For every example in your dataset, you should have the following information:

1. An RGB image for the dataset encoded as jpeg or png.

2. A list of bounding boxes for the image. Each bounding box should contain:
A bounding box coordinates (with origin in top left corner) defined by 4 floating point numbers [ymin, xmin, ymax, xmax]. Note that we store the normalized coordinates (x / width, y / height) in the TFRecord dataset. The class of the object in the bounding box.

We will create xml file for every image and store it in the same directory as the image itself.

The format for our annotations will be as [follows](https://drive.google.com/file/d/1V2rBGit_xQ-jjBMrSg2atIhYCbKqnJ5R/view?usp=sharing)
 You might be wondering why to use extra terms like segmented etc. The point is I used the repository  in my other projects and I didnt want to change lines there so I place something extra here so that things dont change. Important thing is folder,path,size,object and bndbox.

For creating XML Annotations we will use below xml library.
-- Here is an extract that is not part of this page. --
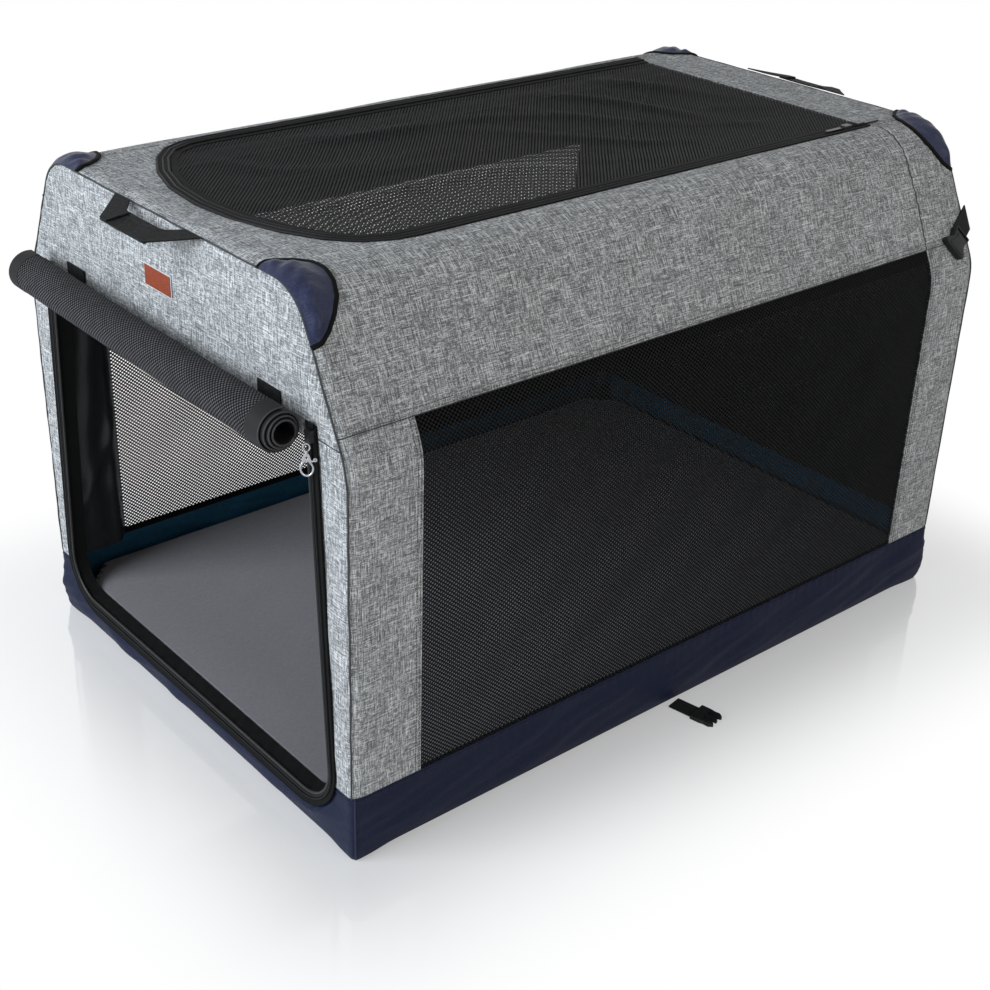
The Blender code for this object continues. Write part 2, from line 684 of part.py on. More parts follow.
def make_door_roll():
    """The front door, rolled up above its opening, and the slings that hold it."""
    steps = 20
    path = []
    for i in range(ROLL_TURNS * steps + 1):
        turn = i / steps
        radius = ROLL_RADIUS - ROLL_PITCH * turn
        angle = math.pi / 2 + 2 * math.pi * turn
        path.append((radius * math.cos(angle), radius * math.sin(angle)))
    apart = [
        math.dist(path[i], path[i + ahead])
        for ahead in range(steps // 2, len(path))
        for i in range(len(path) - ahead)
    ]
    print(f"door roll: least gap between turns {(min(apart) - ROLL_CLOTH) * 1000:.2f} mm")
    loop = strip(path, -ROLL_CLOTH / 2, ROLL_CLOTH / 2)
    roll = outline([loop], ROLL_X0, ROLL_X1, "YZ")
    placed(roll, (0, ROLL_Y, ROLL_Z))
    SHOP.file(roll, "door_roll", "black_mesh")
    half, thick = 0.019, 0.0012
    back_y = -END_Y - 0.0009
    under = ROLL_RADIUS + ROLL_CLOTH / 2 + 0.0012
    bend = arc((ROLL_Y, ROLL_Z), under, -0.15 * math.pi, -0.5 * math.pi, 5)
    sling = [(back_y, STRAP_TOP), (back_y, bend[0][1] + 0.010)] + bend
    for side, sx in (("left", -1), ("right", 1)):
        x = sx * STRAP_X
        strap = outline([strip(sling, -thick / 2, thick / 2)], x - half, x + half, "YZ")
        SHOP.file(strap, f"roll_strap_{side}", "black_webbing")


def make_door_zip():
    """The zip tape round the door opening, its top stop, the slider and the clip that pulls it."""
    front = -END_Y - GAP
    inner = both_sides(door_edge(HEM_WIDTH, TAPE_TOP))
    outer = both_sides(door_edge(HEM_WIDTH + TAPE_WIDTH, TAPE_TOP))
    tape = outline([outer + inner[::-1]], front - TAPE_THICK, front, "XZ")
    SHOP.file(tape, "door_zip_tape", "black_webbing")
    face = front - TAPE_THICK - GAP
    stop = box((ZIP_X - 0.0035, face - 0.002, 0.4645), (ZIP_X + 0.0025, face, 0.4690))
    SHOP.file(stop, "door_zip_stop", "zip_metal")
    slider = box((-0.0038, -0.0060, -0.006), (0.0038, 0, 0.006))
    placed(slider, (ZIP_X, face, ZIP_Z))
    SHOP.file(slider, "door_zip_slider", "zip_metal")
    neck, thick = 0.0022, 0.0024
    middle = (0, -0.0225)
    ring = arc(middle, 0.0068, math.pi / 2 + 0.34, math.pi / 2 - 0.34 + 2 * math.pi, 16, 0.0095)
    eye = arc(middle, 0.0044, 0.0, 2 * math.pi * 11 / 12, 11, 0.0068)
    loop = [(-neck, -0.0003)] + ring + [(neck, -0.0003)]
    clip = outline([loop, eye], -thick / 2, thick / 2, "XZ")
    placed(clip, (ZIP_X, CLIP_Y, ZIP_Z - 0.0065), CLIP_TURN)
    SHOP.file(clip, "door_zip_pull", "zip_metal")


def make_rear_strap():
    """The tie strap's upper end: webbing from the rear edge seam and the female buckle on it.

    Both lie on the sloped side. Their own X runs forward and down, and their Z out of the slope.
    """
    lean = math.atan2(SIDE_X - SHOULDER_X, HEIGHT - KINK_Z)
    seam_x = SIDE_X - (REAR_STRAP_Z - KINK_Z) * math.tan(lean)
    on_slope = Matrix(
        (
            (0.0, math.sin(lean), math.cos(lean), seam_x),
            (-1.0, 0.0, 0.0, END_Y + 0.0005),
            (0.0, -math.cos(lean), math.sin(lean), REAR_STRAP_Z),
            (0.0, 0.0, 0.0, 1.0),
        )
    ) @ Matrix.Rotation(REAR_STRAP_TILT, 4, "Z")
    reach, half, lift = 0.0235, 0.012, 0.0016
    cut_back = half * math.tan(REAR_STRAP_TILT)
    sewn = [(cut_back - 0.0018, half), (-cut_back - 0.0018, -half)]
    loop = [(reach, half), sewn[0], sewn[1], (reach, -half)]
    tab = outline([loop], lift - WEBBING / 2, lift + WEBBING / 2, "XY")
    tab.matrix_world = on_slope @ tab.matrix_world
    SHOP.file(tab, "rear_strap", "black_webbing")
    half_shape = [
        (0.0016, 0.0130),
        (0.010, 0.0128),
        (0.018, 0.0145),
        (0.025, 0.0178),
        (0.0285, 0.0175),
        (0.030, 0.0140),
    ]
    shape = half_shape + [(x, -y) for x, y in reversed(half_shape)]
    bottom, top = -0.0008, 0.0087
    middle, slot = (bottom + top) / 2, 0.0026
    buckle = meshed(outline([shape], bottom, top, "XY"))
    mouth = box((0.010, -0.0115, middle - slot), (0.040, 0.0115, middle + slot))
    windows = box((0.014, -0.030, middle - slot), (0.021, 0.030, middle + slot))
    cut(buckle, mouth, windows)
    for obj in (buckle, mouth, windows):
        hinge = Matrix.Translation((reach + GAP, 0, lift))
        obj.matrix_world = on_slope @ hinge @ obj.matrix_world
    SHOP.file(buckle, "female_buckle", "bracket_plastic")


def make_bottom_strap():
    """The tie strap's lower end: webbing from under the right side and a male buckle on it."""
    half, reach, body, prong, wide = 0.010, 0.030, 0.012, 0.018, 0.0130
    hinge = (BOTTOM_STRAP_X, BOTTOM_STRAP_Y, 0.0006 + WEBBING)
    web = box((0, -half, -WEBBING), (reach, half, 0))
    placed(web, hinge, BOTTOM_STRAP_TURN)
    SHOP.file(web, "bottom_strap", "black_webbing")
    start = reach + GAP
    root = start + body
    tip = root + prong
    upper = [
        (start, wide),
        (root, wide),
        (root + 0.006, wide - 0.001),
        (tip - 0.006, wide - 0.0005),
        (tip - 0.001, wide - 0.004),
        (tip - 0.003, wide - 0.0055),
        (root, wide - 0.0055),
        (root, 0.002),
        (tip - 0.002, 0.0014),
    ]
    loop = upper + [(x, -y) for x, y in reversed(upper)]
    prongs = outline([loop], -WEBBING, 0.0050 - WEBBING, "XY")
    placed(prongs, hinge, BOTTOM_STRAP_TURN)
    SHOP.file(prongs, "male_buckle", "bracket_plastic")


def main():
    make_frame()
    make_base_cover()
    make_mat()
    make_end_walls()
    make_sides()
    make_corner_patches()
    make_top()
    make_top_zip("front", 0.330, True)
    make_top_zip("rear", 0.352, False)
    make_handle("handle_front", math.pi)
    make_handle("handle_rear", 0.0)
    make_door_roll()
    make_door_zip()
    make_rear_strap()
    make_bottom_strap()


main()
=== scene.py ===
"""Looks of the folding dog crate: cloth box, nets, zips, webbing and buckles round its frame.

Metres throughout, in the frame's own axes: the rolled-up door faces -Y and +Z is up.
"""
import json
import logging
import math
from dataclasses import dataclass, replace
from enum import Enum
from typing import Sequence

import bmesh
import bpy
import numpy as np
from bpy.types import Material, Mesh, Node, NodeSocket, NodeTree, Object, bpy_prop_collection
from mathutils import Matrix, Vector

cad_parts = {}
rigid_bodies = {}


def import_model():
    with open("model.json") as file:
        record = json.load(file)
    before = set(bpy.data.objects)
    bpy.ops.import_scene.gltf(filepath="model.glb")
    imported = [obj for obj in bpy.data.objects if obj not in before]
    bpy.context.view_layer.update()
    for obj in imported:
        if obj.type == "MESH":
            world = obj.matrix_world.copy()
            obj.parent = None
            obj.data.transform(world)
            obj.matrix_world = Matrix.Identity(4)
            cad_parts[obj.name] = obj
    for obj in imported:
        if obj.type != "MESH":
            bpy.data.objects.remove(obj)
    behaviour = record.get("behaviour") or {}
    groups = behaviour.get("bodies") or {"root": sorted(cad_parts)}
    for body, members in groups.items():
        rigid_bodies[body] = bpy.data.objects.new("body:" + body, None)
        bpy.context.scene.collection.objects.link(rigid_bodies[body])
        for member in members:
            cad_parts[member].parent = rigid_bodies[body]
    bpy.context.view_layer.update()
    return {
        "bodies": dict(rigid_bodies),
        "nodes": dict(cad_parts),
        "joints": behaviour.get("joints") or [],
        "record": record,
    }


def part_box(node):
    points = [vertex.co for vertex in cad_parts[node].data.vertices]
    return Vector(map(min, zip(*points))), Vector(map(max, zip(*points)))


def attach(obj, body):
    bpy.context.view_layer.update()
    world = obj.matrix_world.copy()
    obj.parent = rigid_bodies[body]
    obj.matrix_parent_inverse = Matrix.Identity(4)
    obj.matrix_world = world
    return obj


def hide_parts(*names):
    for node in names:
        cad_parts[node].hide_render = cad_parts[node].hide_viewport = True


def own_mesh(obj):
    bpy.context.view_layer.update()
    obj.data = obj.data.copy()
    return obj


LOG = logging.getLogger("dog_crate")
Array = np.ndarray
Colour = tuple[float, float, float]
Point = tuple[float, float]
Value = float | NodeSocket

UP = (0.0, 0.0, 1.0)
AHEAD = (0.0, -1.0, 0.0)
MIRROR = np.array([-1.0, 1.0])
NET_THICKNESS = 0.0005
STITCH_LIFT = 0.0002


class Opposite(Enum):
    """One of two opposite places, whose value is its sign."""

    @property
    def word(self) -> str:
        """The place's word in a piece's name."""
        return self.name.lower()


class Side(Opposite):
    """Which long side a piece is on."""

    LEFT = -1
    RIGHT = 1


class End(Opposite):
    """Which end of the crate a piece is at."""

    FRONT = -1
    REAR = 1


# Shader building


class Shader:
    """Adds nodes to one material or node group and wires them up."""

    def __init__(self, tree: NodeTree) -> None:
        """Starts on a node tree."""
        self.tree = tree

    def set(self, node: Node, inputs: dict) -> Node:
        """Sets a node's inputs.

        Args:
            node: The node.
            inputs: Values or output sockets, by input name or number.

        Returns:
            The node.
        """
        for name, value in inputs.items():
            if isinstance(value, NodeSocket):
                self.tree.links.new(value, node.inputs[name])
            else:
                node.inputs[name].default_value = value
        return node

    def add(self, kind: str, inputs: dict | None = None, **settings: object) -> Node:
        """Adds a node.

        Args:
            kind: The node's type without its prefix, such as TexNoise.
            inputs: Values or output sockets, by input name or number.
            settings: The node's own properties.

        Returns:
            The new node.
        """
        node = self.tree.nodes.new("ShaderNode" + kind)
        for name, value in settings.items():
            setattr(node, name, value)
        return self.set(node, inputs or {})

    def group(self, tree: NodeTree, inputs: dict) -> bpy_prop_collection:
        """Places a shader node group with its inputs set, and returns its outputs."""
        return self.add("Group", inputs, node_tree=tree).outputs

    def math(self, operation: str, *values: Value) -> NodeSocket:
        """Adds a Math node on up to three values and returns its output."""
        return self.add("Math", dict(enumerate(values)), operation=operation).outputs[0]

    def noise(self, **inputs: Value) -> NodeSocket:
        """Adds a Noise Texture and returns its factor."""
        return self.add("TexNoise", inputs).outputs["Fac"]

    def spread(
        self,
        value: NodeSocket,
        low: float,
        high: float,
        to: Point = (0.0, 1.0),
        smooth: bool = False,
    ) -> NodeSocket:
        """Maps a range of values onto another.

        Args:
            value: The value.
            low: Where the range starts.
            high: Where it ends.
            to: What the two ends become.
            smooth: Whether the change starts and ends gently.

        Returns:
            The mapped value.
        """
        inputs = {
            "Value": value, "From Min": low, "From Max": high,
            "To Min": to[0], "To Max": to[1],
        }
        kind = "SMOOTHSTEP" if smooth else "LINEAR"
        return self.add("MapRange", inputs, interpolation_type=kind).outputs[0]

    def ramp(self, value: NodeSocket, stops: Sequence[tuple[float, Colour]]) -> NodeSocket:
        """Adds a Color Ramp through (place, colour) stops and returns its colour.

        Args:
            value: The value.
            stops: The stops.

        Returns:
            The colour's socket.
        """
        node = self.add("ValToRGB", {"Fac": value})
        elements = node.color_ramp.elements
        while len(elements) < len(stops):
            elements.new(0.5)
        for element, (place, colour) in zip(elements, stops):
            element.position = place
            element.color = (*colour, 1.0)
        return node.outputs["Color"]

    def mix(self, share: Value, *colours: Colour | NodeSocket) -> NodeSocket:
        """Mixes two colours, each a value or a socket, and returns the result."""
        first, second = (c if isinstance(c, NodeSocket) else (*c, 1.0) for c in colours)
        return self.add("Mix", {0: share, 6: first, 7: second}, data_type="RGBA").outputs[2]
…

Its very simple to use. Just follow tree like structure.

X = ET.Element('Hello') # This actually creates a root tag 'Hello'

ET.SubElement(X,'Bye').text = 'Kaggle' # It creates a subtag within Hello named 'Bye' with value Kaggle.

In [None]:
# Lets now create annotations for our dataset first. I will use .xml format to save the data.
import xml.etree.cElementTree as ET

PATH = "./mobilenet/"
for _, instance in tqdm(df_train.iterrows()):
  fold = instance['fold']
  root = ET.Element("annotation")
  ET.SubElement(root,"folder").text = fold
  ET.SubElement(root,"filename").text = instance["image_id"] + '.jpg'
  ET.SubElement(root,"path").text = './mobilenet/{0}/{1}.jpg'.format(fold,instance["image_id"])
  source = ET.SubElement(root,'source')
  ET.SubElement(source, 'database').text = 'Unknown'
  size = ET.SubElement(root,"size")
  ET.SubElement(size, "width").text = str(1280)   # We will convert into int later while ggenerating tfrecord.
  ET.SubElement(size, "height").text = str(720)
  ET.SubElement(size, "depth").text = str(3)
  ET.SubElement(root,'segmented').text = str(0)
  classname = ET.SubElement(root,"object")
  for element in instance['box_location']:
    ET.SubElement(classname, "name").text = 'COTS'
    ET.SubElement(classname, "pose").text = 'Unspecified'
    ET.SubElement(classname, "truncated").text = '0'
    ET.SubElement(classname, "difficult").text = '0'
    bndbox = ET.SubElement(classname, "bndbox")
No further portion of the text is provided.